The East African Community (EAC) needs to formulate oil and gas sector policies, which promote sustainable development of the natural resources, environmental issues, and ensure prudent oil cash management systems, Vincent Biruta, Rwanda’s Minister for Natural Resources, has said.
“Oil and gas industry activities should be carried out in a sustainable manner, with clear mitigation measures in place to safeguard the environment and bio-diversity.
“This will also play a big role in combating climate change as impending oil production in region will ease pressure on forests since most people rely on wood fuel… So, oil and gas could be the best alternative, which will help reduce deforestation across the region,” Biruta said.
He was speaking at the just-concluded seventh petroleum sector East African conference in Kigali.
He also called for sensitisation of the public so that people acquire the necessary knowledge and skills, attitude and motivation to stop deforestation and pollution of the environment.
The East African region has confirmed huge oil and gas finds; Uganda has over 6.5 billion barrels of commercial oil resources in the Albertine Graben, which also hosts a national park.
This exposes the bio-diversity to danger if due care is not taken to protect the fauna and flora in the area. The country is preparing to embark on the production phase, while Kenya with an estimated one billion barrels of recoverable oil, targets to start oil production in 2017.
Tanzania has huge gas resources, with the government estimate of recoverable natural gas resources up to 53.2 trillion cubic feet (tcf) offshore to the south of the country, as of late last year. Rwanda is currently seeking firms to explore for oil and gas, with promising prospects in the Lake Kivu area. All these activities could lead to environmental degradation if there are no stringent laws and policies to guide oil development activities, experts say.
“Oil and gas exploration, development and production activities could have a devastating impact on the region’s aquatic life and environment in general, if precaution is not taken. This could also hurt the region’s tourism industry, food security and weather partners, thus slowing down economic growth,” Isaiah Okuthe, the principal renewable energy officer at Kenya’s Ministry of Energy and Petroleum, said.
“Historically, many new oil-producing countries have failed to give adequate attention to the environmental and social aspects of the petroleum sector early, resulting into catastrophic environmental disasters,” Okuthe added.
There is need to establish conservation pressure groups, with requisite expertise to serve as an appropriate watchdog, educating the public to inculcate environmental values and the culture of preservation and conservation among the entire citizenry, he said.
Edgar Buhanga, the Uganda Wildlife Authority’s deputy director in charge of planning, said overlooking environmental and social impact of the oil and gas activities could be counterproductive as far as economic growth is concerned.
Buhanga said as Uganda enters the development phase, and licensing of new blocks for exploration, the volume of oil activities is going to increase, which calls for caution and right policies to protect the biodiversity of the Albertine Graben.

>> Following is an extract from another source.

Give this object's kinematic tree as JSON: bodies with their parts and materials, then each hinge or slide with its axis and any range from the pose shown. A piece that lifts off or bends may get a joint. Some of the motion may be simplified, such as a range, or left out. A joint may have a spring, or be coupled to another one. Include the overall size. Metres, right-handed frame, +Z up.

Companies and governments must use the best technology to avoid or minimise environmental impact, according to Herbert Magyezi Mugizi, a petroleum engineer in Uganda’s department of petroleum exploration and production.
“Oil companies need to develop the necessary capacities for oil and conservation to co-exist.
“This can only be achieved through a well-structured social investment strategy and sustainable programmes for social acceptability,” Magyezi said.